From the records below, transcribe only the lines running from the one with "broken = [item.Name" through the one with "obj.matrix_world = world". Keep both of those end lines.
━━━━━━━━━━━━━━━━━━━━━━━━━━━━━━
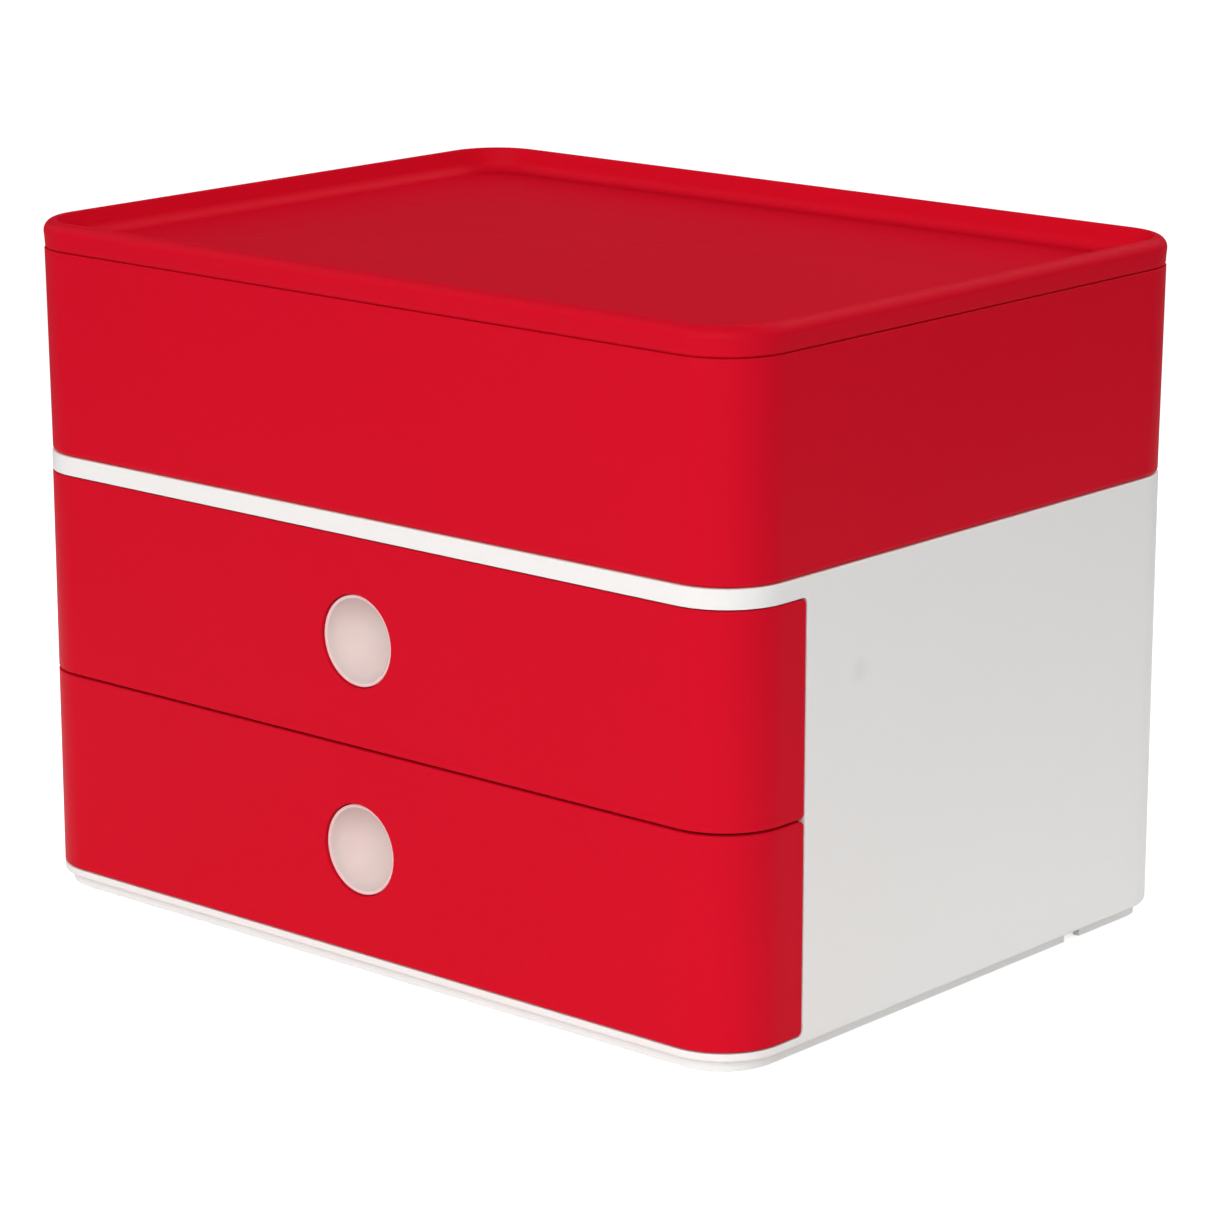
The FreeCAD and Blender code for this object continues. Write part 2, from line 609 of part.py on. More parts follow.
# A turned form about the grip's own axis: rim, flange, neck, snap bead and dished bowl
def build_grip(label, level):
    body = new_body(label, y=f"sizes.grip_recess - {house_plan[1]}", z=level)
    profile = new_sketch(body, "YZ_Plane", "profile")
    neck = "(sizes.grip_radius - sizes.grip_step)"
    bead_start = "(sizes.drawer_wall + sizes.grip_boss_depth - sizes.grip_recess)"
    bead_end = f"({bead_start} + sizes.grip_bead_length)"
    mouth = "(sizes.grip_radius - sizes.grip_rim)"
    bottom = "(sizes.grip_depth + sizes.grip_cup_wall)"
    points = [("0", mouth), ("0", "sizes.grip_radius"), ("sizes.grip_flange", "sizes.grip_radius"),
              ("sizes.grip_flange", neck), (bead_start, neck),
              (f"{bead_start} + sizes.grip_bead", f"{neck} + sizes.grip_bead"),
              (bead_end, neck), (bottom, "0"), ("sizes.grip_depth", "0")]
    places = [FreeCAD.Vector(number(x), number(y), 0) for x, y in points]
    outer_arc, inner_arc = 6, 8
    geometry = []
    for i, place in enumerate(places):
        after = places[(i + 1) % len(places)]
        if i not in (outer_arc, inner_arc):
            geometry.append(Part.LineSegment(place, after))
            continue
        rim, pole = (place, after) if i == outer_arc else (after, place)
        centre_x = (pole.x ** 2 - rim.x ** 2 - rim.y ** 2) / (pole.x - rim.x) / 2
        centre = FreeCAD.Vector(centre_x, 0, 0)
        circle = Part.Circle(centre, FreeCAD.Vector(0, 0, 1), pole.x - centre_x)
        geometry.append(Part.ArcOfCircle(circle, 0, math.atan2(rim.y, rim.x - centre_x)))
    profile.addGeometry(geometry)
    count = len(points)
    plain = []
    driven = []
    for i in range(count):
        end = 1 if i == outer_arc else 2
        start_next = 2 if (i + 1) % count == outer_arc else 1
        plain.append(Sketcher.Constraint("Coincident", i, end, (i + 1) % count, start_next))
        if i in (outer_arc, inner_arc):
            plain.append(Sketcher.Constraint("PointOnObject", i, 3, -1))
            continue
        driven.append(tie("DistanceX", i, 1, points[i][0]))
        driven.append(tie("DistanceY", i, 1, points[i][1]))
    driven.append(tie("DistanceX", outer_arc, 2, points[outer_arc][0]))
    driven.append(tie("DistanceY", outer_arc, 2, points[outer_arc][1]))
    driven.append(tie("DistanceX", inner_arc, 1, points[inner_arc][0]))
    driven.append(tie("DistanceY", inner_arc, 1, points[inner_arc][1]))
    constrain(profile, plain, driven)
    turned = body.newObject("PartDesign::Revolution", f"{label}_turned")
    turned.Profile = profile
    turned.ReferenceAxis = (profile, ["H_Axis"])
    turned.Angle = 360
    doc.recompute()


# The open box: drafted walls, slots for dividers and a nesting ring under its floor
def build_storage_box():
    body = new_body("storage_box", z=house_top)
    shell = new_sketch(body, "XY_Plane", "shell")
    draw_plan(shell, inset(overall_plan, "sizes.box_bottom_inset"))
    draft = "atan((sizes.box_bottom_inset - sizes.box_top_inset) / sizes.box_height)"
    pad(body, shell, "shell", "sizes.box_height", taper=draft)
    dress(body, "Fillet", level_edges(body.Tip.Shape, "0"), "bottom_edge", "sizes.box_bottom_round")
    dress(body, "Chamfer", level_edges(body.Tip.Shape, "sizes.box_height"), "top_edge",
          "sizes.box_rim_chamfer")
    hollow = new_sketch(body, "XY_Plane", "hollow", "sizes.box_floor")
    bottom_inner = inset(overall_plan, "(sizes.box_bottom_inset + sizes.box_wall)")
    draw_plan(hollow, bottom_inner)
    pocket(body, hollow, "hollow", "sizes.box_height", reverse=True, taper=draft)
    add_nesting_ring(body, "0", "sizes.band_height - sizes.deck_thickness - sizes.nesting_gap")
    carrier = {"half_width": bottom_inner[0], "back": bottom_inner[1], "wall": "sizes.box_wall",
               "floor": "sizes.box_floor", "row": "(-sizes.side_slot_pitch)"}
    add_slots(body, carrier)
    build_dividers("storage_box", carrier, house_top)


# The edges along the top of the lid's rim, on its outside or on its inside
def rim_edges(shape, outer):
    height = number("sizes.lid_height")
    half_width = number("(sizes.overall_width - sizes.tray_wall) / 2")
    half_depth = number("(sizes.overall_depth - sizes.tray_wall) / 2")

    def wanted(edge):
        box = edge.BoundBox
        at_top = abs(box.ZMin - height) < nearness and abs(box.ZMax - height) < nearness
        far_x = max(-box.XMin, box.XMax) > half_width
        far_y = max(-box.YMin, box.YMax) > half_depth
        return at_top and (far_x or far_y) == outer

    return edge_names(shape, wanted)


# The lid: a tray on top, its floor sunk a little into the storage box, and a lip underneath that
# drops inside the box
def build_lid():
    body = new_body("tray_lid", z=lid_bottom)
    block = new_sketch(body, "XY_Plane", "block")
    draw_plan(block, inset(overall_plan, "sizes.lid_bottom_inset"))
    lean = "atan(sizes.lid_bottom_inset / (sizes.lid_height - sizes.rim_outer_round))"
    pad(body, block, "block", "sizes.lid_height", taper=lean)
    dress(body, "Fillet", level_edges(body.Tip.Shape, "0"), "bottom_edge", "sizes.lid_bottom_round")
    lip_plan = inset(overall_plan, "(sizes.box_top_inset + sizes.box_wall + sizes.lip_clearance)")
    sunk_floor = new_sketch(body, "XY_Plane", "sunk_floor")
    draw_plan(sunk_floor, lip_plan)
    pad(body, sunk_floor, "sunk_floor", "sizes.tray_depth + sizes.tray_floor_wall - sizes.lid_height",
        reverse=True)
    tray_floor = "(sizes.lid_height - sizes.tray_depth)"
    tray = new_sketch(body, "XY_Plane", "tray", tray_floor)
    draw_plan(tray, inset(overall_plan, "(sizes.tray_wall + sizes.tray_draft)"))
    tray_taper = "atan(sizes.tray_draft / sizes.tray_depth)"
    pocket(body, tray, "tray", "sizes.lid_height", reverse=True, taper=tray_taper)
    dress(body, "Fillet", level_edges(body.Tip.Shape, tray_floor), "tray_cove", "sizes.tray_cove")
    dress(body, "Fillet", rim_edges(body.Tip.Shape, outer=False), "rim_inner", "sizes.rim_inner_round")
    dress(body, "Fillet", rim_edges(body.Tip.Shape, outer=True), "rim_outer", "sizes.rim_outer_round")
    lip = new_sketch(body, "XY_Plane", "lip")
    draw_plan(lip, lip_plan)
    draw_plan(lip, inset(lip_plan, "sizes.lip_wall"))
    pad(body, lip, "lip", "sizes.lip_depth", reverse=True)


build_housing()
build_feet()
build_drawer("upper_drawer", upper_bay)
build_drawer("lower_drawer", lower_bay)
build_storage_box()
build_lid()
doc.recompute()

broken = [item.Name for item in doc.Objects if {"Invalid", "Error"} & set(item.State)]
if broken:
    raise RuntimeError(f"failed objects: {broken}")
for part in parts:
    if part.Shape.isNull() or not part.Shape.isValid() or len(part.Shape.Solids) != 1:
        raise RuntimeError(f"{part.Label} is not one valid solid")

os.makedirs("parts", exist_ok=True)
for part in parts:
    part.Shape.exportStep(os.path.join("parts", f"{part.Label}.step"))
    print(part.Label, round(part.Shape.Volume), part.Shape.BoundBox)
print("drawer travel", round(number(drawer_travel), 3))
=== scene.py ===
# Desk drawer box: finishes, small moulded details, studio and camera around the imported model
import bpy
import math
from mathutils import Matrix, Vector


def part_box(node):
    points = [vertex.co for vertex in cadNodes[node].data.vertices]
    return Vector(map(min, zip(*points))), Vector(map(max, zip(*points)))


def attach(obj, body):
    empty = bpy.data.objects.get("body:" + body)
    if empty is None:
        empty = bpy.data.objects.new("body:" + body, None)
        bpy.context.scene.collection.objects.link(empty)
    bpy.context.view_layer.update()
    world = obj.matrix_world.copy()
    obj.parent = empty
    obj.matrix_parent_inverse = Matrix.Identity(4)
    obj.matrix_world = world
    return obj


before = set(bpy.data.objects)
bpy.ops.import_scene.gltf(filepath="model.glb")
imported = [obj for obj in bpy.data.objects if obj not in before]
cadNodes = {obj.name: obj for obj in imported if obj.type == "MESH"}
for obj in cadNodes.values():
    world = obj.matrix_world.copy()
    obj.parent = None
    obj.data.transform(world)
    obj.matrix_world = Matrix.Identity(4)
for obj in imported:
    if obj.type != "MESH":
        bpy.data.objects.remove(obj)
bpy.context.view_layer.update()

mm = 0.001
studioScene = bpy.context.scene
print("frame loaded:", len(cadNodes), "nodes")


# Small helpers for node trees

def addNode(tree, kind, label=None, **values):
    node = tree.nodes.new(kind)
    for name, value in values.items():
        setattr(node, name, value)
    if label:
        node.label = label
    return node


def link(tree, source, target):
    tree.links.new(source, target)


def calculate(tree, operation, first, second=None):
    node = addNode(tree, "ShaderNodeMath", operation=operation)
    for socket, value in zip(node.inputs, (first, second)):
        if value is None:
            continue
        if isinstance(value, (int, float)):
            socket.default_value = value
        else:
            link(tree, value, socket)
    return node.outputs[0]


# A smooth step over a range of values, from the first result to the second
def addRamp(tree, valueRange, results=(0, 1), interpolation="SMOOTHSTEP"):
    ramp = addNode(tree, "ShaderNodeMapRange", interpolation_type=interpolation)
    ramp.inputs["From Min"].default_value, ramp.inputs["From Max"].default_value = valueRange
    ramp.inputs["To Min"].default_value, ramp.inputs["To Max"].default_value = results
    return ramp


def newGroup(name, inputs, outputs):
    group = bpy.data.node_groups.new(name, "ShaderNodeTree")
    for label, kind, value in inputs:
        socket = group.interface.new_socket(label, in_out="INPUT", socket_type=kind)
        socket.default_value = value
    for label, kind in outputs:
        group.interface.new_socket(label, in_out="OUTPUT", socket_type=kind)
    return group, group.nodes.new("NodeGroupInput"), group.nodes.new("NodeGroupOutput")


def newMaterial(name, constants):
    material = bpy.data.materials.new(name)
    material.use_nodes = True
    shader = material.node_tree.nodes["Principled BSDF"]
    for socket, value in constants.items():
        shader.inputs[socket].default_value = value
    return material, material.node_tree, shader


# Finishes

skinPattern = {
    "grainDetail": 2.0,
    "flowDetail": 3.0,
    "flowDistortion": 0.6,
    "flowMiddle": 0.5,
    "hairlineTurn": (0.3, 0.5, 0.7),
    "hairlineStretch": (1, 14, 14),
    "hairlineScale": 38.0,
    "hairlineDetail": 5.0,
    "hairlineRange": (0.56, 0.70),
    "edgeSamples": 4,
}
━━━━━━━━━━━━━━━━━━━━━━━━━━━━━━
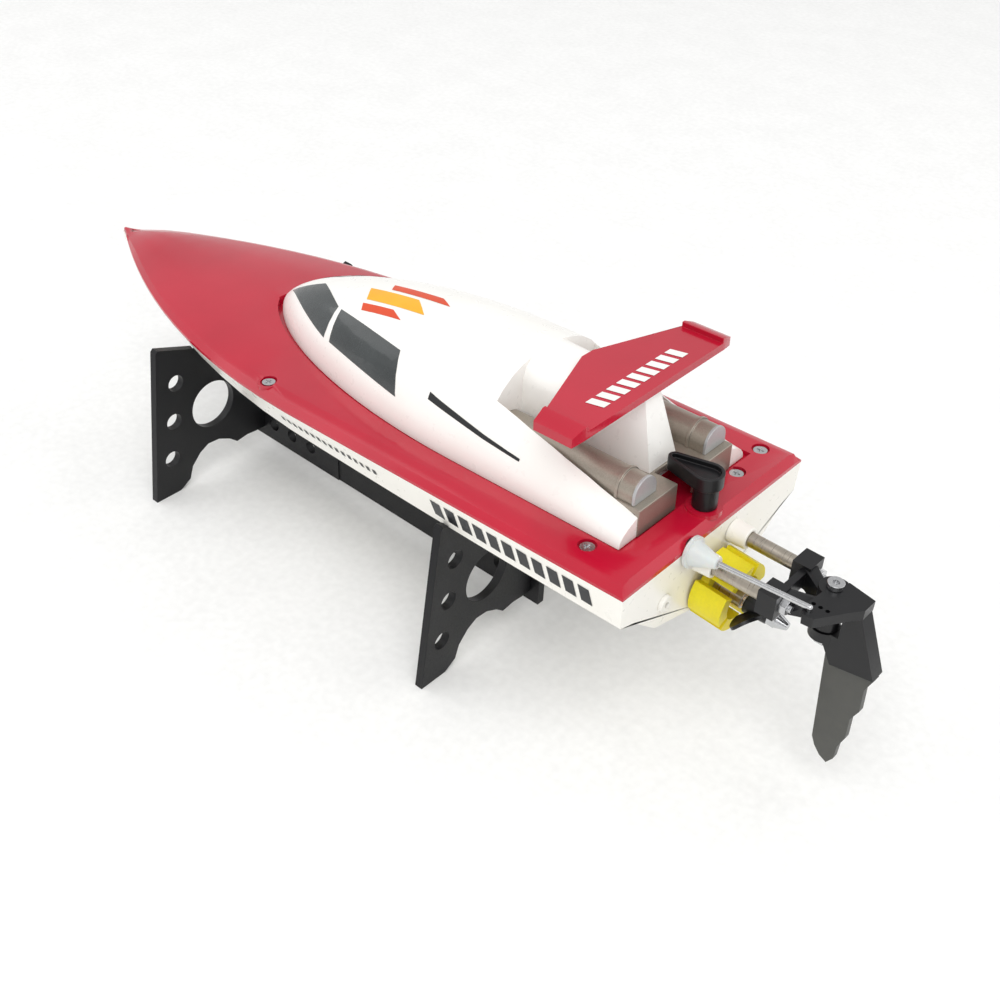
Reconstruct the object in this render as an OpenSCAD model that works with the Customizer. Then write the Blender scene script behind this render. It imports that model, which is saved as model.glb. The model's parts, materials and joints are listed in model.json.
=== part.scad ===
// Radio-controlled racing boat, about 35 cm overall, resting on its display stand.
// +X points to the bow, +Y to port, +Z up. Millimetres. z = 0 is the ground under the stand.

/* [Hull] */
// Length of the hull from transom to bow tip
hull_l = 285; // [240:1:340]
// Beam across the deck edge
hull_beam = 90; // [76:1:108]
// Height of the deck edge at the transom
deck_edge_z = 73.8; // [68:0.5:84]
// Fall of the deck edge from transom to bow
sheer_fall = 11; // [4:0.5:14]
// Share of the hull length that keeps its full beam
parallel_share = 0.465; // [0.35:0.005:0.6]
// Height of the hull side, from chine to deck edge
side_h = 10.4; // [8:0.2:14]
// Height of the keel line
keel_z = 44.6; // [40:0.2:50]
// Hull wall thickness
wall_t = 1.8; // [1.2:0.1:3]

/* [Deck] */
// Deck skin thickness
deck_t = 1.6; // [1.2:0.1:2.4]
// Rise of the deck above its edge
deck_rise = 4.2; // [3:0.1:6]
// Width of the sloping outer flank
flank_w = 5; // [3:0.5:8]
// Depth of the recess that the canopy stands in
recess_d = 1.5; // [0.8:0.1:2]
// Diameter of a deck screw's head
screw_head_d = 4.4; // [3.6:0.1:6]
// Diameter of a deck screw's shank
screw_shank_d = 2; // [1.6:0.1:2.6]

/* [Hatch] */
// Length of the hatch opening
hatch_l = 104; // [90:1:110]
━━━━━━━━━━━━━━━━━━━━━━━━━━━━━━
--- COMPLETE ANSWER ---
broken = [item.Name for item in doc.Objects if {"Invalid", "Error"} & set(item.State)]
if broken:
    raise RuntimeError(f"failed objects: {broken}")
for part in parts:
    if part.Shape.isNull() or not part.Shape.isValid() or len(part.Shape.Solids) != 1:
        raise RuntimeError(f"{part.Label} is not one valid solid")

os.makedirs("parts", exist_ok=True)
for part in parts:
    part.Shape.exportStep(os.path.join("parts", f"{part.Label}.step"))
    print(part.Label, round(part.Shape.Volume), part.Shape.BoundBox)
print("drawer travel", round(number(drawer_travel), 3))
=== scene.py ===
# Desk drawer box: finishes, small moulded details, studio and camera around the imported model
import bpy
import math
from mathutils import Matrix, Vector


def part_box(node):
    points = [vertex.co for vertex in cadNodes[node].data.vertices]
    return Vector(map(min, zip(*points))), Vector(map(max, zip(*points)))


def attach(obj, body):
    empty = bpy.data.objects.get("body:" + body)
    if empty is None:
        empty = bpy.data.objects.new("body:" + body, None)
        bpy.context.scene.collection.objects.link(empty)
    bpy.context.view_layer.update()
    world = obj.matrix_world.copy()
    obj.parent = empty
    obj.matrix_parent_inverse = Matrix.Identity(4)
    obj.matrix_world = world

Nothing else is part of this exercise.